CHALLENGE:
Scan the records for the word "handed". Copy each line that includes it.

THE RECORDS:
+ + + +
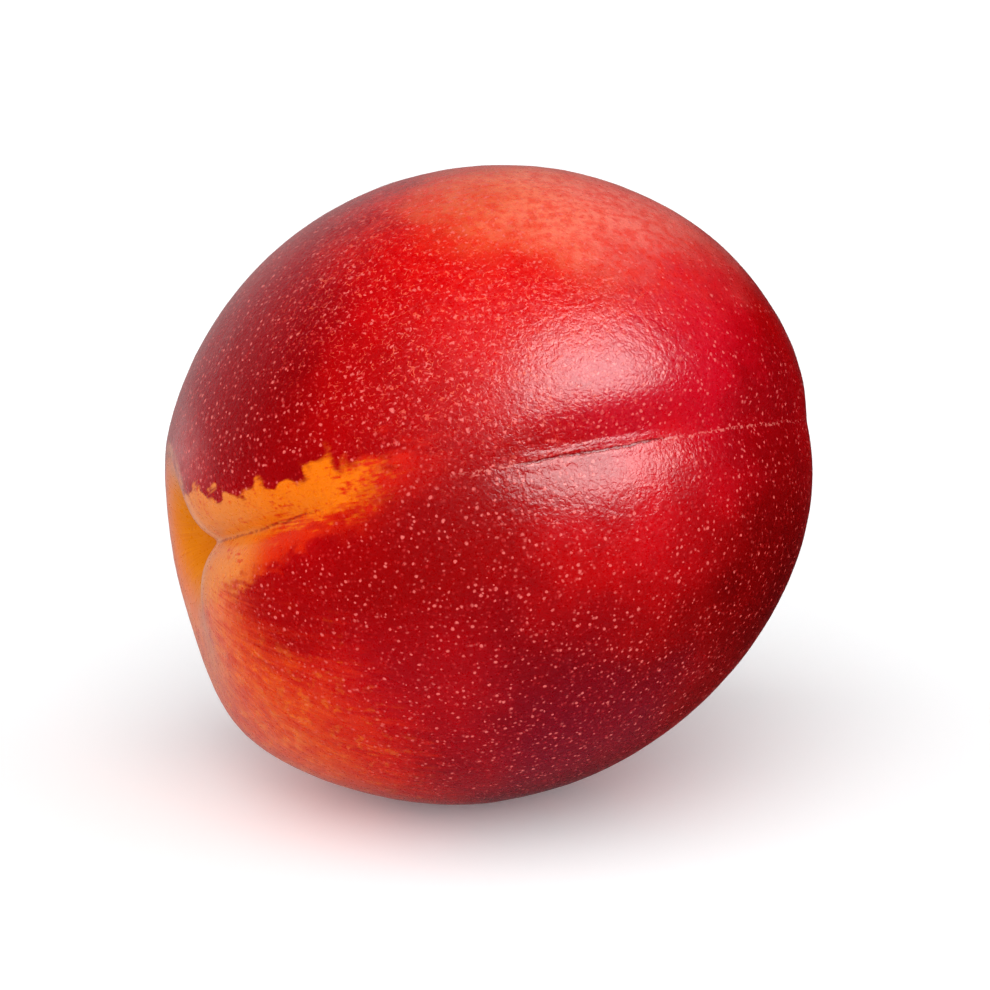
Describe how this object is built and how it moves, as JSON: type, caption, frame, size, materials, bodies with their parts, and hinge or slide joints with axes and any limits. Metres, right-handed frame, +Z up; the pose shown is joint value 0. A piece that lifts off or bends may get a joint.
+ + + +
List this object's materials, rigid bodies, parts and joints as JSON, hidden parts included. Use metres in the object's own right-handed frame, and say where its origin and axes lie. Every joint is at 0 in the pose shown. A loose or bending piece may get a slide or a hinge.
+ + + +
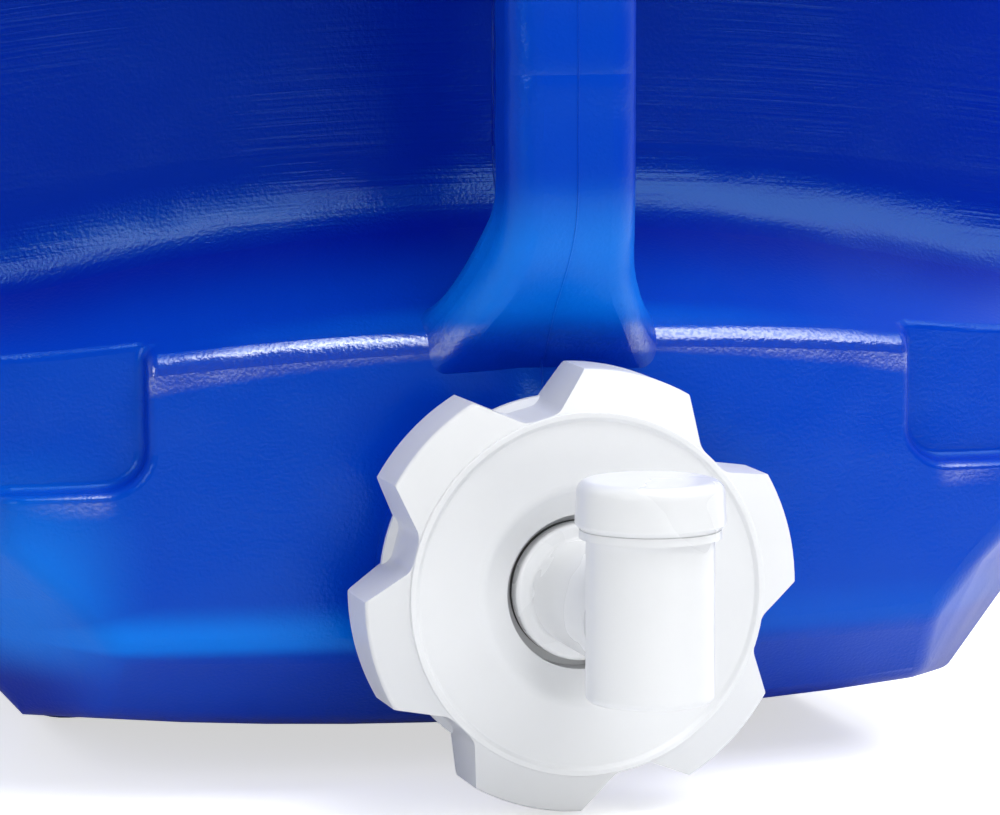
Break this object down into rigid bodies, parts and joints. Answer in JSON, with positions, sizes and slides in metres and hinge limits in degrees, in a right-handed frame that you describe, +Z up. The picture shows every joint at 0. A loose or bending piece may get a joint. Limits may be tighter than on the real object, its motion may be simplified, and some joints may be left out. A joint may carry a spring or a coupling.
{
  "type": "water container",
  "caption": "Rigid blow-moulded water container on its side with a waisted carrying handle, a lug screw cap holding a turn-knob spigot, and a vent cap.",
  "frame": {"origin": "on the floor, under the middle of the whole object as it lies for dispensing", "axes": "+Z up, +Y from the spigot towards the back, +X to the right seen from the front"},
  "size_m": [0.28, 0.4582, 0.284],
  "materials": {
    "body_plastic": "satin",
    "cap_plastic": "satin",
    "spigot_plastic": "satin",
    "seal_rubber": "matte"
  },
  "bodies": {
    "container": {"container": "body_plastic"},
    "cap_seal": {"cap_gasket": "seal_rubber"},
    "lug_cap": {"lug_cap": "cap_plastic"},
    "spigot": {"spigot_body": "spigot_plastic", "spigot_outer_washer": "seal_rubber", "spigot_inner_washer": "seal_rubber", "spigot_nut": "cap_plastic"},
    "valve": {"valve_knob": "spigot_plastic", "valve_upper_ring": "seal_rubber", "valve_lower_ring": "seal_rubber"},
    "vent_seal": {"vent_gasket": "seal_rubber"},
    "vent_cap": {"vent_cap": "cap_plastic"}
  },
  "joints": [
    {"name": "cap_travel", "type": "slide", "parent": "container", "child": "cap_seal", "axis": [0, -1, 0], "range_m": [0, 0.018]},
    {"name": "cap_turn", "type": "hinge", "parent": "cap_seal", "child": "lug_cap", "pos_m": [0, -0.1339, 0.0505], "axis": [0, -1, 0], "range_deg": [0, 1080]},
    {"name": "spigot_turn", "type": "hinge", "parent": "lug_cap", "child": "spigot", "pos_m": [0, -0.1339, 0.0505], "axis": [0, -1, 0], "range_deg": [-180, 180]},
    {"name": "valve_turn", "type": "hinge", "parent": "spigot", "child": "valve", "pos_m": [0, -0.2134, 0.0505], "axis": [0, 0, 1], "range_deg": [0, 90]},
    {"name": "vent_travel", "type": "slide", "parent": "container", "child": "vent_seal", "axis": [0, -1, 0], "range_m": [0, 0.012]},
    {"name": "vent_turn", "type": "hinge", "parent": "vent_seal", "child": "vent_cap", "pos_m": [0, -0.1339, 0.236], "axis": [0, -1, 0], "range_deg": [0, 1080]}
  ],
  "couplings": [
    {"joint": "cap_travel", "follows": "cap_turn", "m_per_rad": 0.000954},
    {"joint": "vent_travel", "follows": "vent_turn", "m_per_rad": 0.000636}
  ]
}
+ + + +
RESPONSE TO THE TASK:
Describe how this object is built and how it moves, as JSON: type, caption, frame, size, materials, bodies with their parts, and hinge or slide joints with axes and any limits. Metres, right-handed frame, +Z up; the pose shown is joint value 0. A piece that lifts off or bends may get a joint.
List this object's materials, rigid bodies, parts and joints as JSON, hidden parts included. Use metres in the object's own right-handed frame, and say where its origin and axes lie. Every joint is at 0 in the pose shown. A loose or bending piece may get a slide or a hinge.
Break this object down into rigid bodies, parts and joints. Answer in JSON, with positions, sizes and slides in metres and hinge limits in degrees, in a right-handed frame that you describe, +Z up. The picture shows every joint at 0. A loose or bending piece may get a joint. Limits may be tighter than on the real object, its motion may be simplified, and some joints may be left out. A joint may carry a spring or a coupling.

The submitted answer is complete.